Worth remembering that Russia experienced three revolutions in the beginning of the 20th century: in winter of 1905, turning it into a constitutional monarchy at least de jure; in spring of 1917, turning that into a parliamentary republic; and in autumn of 1917, turning the parts that did not secede into a dictatorship that shortly became embroiled in a civil war. The Bolsheviks later did an impressive job of erasing the memory of the third being essentially a military coup against the second, despite their very name originating in (remarkably petty) name-calling in the parliament.
By the time the October revolution came, the Provisional Government had lost most of its popular support by choosing to continue WWI though.

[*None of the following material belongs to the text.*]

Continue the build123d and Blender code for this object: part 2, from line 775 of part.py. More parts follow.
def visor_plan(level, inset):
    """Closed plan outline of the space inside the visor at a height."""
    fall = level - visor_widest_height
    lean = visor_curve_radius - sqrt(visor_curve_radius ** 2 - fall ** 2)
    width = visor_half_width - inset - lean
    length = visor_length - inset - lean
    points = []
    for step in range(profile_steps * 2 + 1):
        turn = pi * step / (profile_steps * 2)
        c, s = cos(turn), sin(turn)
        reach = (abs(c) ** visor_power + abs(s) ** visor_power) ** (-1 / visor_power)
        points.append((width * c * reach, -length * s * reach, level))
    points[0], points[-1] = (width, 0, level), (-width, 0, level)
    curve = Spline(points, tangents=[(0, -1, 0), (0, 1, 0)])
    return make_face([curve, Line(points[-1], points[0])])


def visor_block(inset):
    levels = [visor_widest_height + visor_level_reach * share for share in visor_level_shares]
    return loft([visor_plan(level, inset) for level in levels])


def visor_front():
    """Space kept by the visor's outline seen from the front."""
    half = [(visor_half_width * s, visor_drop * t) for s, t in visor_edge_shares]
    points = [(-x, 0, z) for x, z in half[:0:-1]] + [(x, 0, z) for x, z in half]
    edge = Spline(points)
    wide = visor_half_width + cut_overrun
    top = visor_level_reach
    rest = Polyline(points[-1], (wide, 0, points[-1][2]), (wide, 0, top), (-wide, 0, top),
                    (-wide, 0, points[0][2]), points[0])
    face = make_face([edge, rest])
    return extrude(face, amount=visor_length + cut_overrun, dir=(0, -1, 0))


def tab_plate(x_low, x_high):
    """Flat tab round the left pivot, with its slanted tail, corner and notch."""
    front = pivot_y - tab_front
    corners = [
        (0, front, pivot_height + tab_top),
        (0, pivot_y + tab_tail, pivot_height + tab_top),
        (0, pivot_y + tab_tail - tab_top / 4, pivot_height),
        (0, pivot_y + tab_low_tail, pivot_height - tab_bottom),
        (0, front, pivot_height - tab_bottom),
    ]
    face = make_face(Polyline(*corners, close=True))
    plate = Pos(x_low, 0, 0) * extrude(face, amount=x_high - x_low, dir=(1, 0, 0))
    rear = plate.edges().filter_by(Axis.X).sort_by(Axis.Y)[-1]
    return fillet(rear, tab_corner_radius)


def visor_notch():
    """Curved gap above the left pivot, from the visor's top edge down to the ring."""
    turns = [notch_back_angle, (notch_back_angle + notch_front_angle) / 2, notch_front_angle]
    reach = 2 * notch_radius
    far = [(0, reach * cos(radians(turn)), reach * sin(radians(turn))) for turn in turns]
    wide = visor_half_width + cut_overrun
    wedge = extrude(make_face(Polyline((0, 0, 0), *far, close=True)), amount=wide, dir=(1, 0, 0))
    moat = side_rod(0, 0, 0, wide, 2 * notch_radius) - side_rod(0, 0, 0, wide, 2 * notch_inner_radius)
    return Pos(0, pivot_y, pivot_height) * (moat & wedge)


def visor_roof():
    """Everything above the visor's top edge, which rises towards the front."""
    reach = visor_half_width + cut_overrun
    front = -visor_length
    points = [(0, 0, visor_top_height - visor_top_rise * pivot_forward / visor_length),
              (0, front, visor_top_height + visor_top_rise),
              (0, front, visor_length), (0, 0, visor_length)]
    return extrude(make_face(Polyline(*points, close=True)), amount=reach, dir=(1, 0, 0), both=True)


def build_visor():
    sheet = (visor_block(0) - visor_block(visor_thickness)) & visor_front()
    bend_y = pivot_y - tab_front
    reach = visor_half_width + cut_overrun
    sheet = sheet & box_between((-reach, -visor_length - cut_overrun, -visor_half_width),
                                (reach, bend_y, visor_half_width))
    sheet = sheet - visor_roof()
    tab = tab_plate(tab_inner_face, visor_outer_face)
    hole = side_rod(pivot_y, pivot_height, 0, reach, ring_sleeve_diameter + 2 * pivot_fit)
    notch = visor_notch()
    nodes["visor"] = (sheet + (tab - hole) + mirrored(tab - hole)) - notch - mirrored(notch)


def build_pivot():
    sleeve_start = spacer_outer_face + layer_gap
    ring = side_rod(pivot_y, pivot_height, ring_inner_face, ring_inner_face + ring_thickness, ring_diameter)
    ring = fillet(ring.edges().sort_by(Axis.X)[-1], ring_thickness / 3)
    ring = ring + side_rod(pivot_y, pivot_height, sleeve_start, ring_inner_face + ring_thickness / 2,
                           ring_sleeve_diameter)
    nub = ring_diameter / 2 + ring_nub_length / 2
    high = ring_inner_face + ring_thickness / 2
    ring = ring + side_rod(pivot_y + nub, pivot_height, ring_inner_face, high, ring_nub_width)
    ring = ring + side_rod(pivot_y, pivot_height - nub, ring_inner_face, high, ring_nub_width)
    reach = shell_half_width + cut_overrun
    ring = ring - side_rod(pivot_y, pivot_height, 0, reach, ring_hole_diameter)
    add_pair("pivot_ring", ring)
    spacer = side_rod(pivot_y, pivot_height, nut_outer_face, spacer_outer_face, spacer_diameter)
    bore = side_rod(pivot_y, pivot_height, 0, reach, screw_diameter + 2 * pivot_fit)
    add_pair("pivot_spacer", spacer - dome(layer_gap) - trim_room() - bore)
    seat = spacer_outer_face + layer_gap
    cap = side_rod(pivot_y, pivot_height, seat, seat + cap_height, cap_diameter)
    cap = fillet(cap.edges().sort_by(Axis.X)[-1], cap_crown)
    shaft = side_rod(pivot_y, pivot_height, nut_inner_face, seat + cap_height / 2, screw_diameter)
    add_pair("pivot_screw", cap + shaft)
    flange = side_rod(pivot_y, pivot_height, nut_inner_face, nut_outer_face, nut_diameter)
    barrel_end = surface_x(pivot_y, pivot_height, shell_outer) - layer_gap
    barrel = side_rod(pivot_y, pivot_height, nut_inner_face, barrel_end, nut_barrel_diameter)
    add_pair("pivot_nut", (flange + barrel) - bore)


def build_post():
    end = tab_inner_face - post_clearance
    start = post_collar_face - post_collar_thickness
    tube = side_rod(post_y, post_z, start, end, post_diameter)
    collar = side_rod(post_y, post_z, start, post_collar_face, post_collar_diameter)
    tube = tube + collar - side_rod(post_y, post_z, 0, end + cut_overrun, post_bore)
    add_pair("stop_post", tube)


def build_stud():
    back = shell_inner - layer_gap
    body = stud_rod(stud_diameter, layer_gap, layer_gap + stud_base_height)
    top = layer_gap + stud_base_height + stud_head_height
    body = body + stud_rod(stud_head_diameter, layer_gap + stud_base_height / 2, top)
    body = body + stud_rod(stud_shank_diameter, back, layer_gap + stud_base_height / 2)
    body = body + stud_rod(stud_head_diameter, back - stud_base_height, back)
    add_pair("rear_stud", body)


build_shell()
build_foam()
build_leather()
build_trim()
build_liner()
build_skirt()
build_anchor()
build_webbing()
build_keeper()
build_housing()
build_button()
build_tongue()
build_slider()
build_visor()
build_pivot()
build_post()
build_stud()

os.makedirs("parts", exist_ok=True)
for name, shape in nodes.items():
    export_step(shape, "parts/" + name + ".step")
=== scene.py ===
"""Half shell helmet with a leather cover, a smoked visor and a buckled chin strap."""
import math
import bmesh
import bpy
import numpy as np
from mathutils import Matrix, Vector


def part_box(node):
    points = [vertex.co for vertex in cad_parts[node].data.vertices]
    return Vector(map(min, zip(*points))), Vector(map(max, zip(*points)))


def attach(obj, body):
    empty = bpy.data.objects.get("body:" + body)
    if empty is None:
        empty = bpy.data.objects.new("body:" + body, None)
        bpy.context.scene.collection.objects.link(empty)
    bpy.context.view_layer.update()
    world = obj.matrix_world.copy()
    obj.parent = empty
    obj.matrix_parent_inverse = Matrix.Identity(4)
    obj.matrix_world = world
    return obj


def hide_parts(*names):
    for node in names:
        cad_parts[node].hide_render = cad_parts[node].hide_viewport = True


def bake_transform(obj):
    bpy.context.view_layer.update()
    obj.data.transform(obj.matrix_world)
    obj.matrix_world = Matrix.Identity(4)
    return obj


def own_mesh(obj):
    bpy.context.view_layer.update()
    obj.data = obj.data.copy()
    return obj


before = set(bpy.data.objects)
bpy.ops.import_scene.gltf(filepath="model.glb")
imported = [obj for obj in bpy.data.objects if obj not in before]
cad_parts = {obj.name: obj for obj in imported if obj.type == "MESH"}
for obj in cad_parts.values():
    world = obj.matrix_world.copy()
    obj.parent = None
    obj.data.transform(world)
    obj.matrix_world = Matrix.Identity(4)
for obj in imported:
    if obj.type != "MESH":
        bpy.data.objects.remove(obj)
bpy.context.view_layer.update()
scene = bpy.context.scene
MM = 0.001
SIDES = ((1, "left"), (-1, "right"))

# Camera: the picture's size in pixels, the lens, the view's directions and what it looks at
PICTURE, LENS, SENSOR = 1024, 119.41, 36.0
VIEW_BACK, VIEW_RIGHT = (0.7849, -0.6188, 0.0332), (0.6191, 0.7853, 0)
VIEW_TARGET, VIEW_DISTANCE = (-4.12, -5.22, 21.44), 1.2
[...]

Anyway, the main point is that as nice as getting rid of a dictator sounds, the consequences can be much worse than the dictatorship itself, at least in the short term (which can last for a decade or more…).

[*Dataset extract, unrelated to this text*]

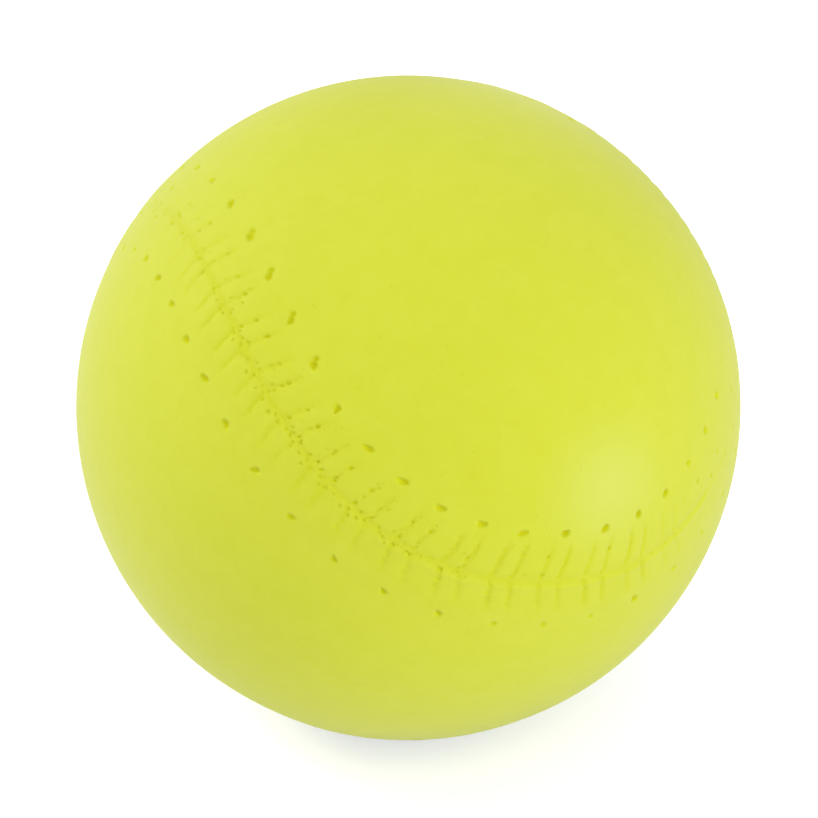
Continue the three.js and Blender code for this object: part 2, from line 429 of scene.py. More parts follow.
# %% [markdown]
# Some gas never made bubbles to be seen one by one, only pores. Where those gather is told by a
# third value beside depth and height, and the material draws the pores from it.

# %% Airy places and the whole relief
def airiness(u, v, side):
    """Share of pores: bell curves round the grooves and the seam, each times the raggedness or gas
    of its stitch."""
    near_groove = sum(bell(u - edge, 0.34) for edge in STRAP_EDGES)
    near_groove = near_groove * window(0.3, 3.6 if side > 0 else 2.6, 0.3, v)
    near_seam = bell(v, 0.6)
    strong = ragged * (1.0 if side > 0 else 0.4) + 0.45 * gas
    return np.clip(strong * near_groove + 0.7 * gas * near_seam, 0, 1)


def relief_of(side):
    """Depth, height and airiness over all stitches on one side of the seam, stitch by column by
    row. The straps of half of each quarter lie a little farther back than the rest."""
    draw = np.random.default_rng(100 + side)
    u = np.broadcast_to(stitch_columns, (STITCH_COUNT, COLUMNS))[:, :, None]
    v = band_rows[None, None, :]
    lag = 0.4 - 0.35 * smooth_step(5.5, 11.5, LOBE_STEP)
    strap_u = u + lag
    grooves = seam_groove(v) + strap_grooves(strap_u, v, side, draw)
    holes = needle_holes(u, v, side, draw)
    round_ones = burst_bubbles(strap_u, v, bubble_slots(side), 0.1 + 0.9 * gas, draw, lag)
    fraying = burst_bubbles(strap_u, v, ragged_slots(side), ragged, draw, lag)
    pits = np.maximum(np.maximum(round_ones, fraying), holes)
    heights = raised(strap_u, v, side)
    depths = np.maximum(grooves, pits) + 0.3 * np.minimum(grooves, pits)
    return np.stack([depths, heights, airiness(strap_u, v, side)], axis=-1)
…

I sincerely wish the best to Venezuelans, but previous US toppling of terrible dictatorships don't have a stellar record to say the least.
Living in a country stuck in a decade of counterinsurgency warfare doesn't feel particularly great, and I'm sure the Iraqis or Afghans would agree.
> [T]he Provisional Government had lost most of its popular support by choosing to continue WWI
Whereas the Bolsheviks took very little time to effectively surrender to Germany and its allies only half a year before Germany itself surrendered to the former allies of Russia. (Thus freeing up the returning army to wage several years of civil war amongst various parts of itself.) Every option sucked here, much like in every other case during WWI.
And yes, it’s absolutely true that little good usually comes from violently overthrowing a dictator. The best results are obtained from the dictator peacefully resigning after a promise of amnesty for them and their inner circle, however crass and unfair that sounds. Generally speaking, it’s not very helpful to put people in power before a choice of either losing everything or attempting to maintain their hold on that power by whatever means necessary: it’s going to be the second one every time.
That's a very bad example, as ordinary Russians lived MUCH better lives under the USSR than they did under the Czars, at least at that time. The Czarist empire was still mostly a feudal state, and most peasants lived with no education and no money, barely scraping by. Standards of living, while still much, much lower than what was achieved in Western Europe, were still much better than what came before.
Now, can we imagine a world where the Czar was replaced with a Western-style democracy, where the Russian population would have ended up much better than they did? It's possible, sure - but there are no guarantees.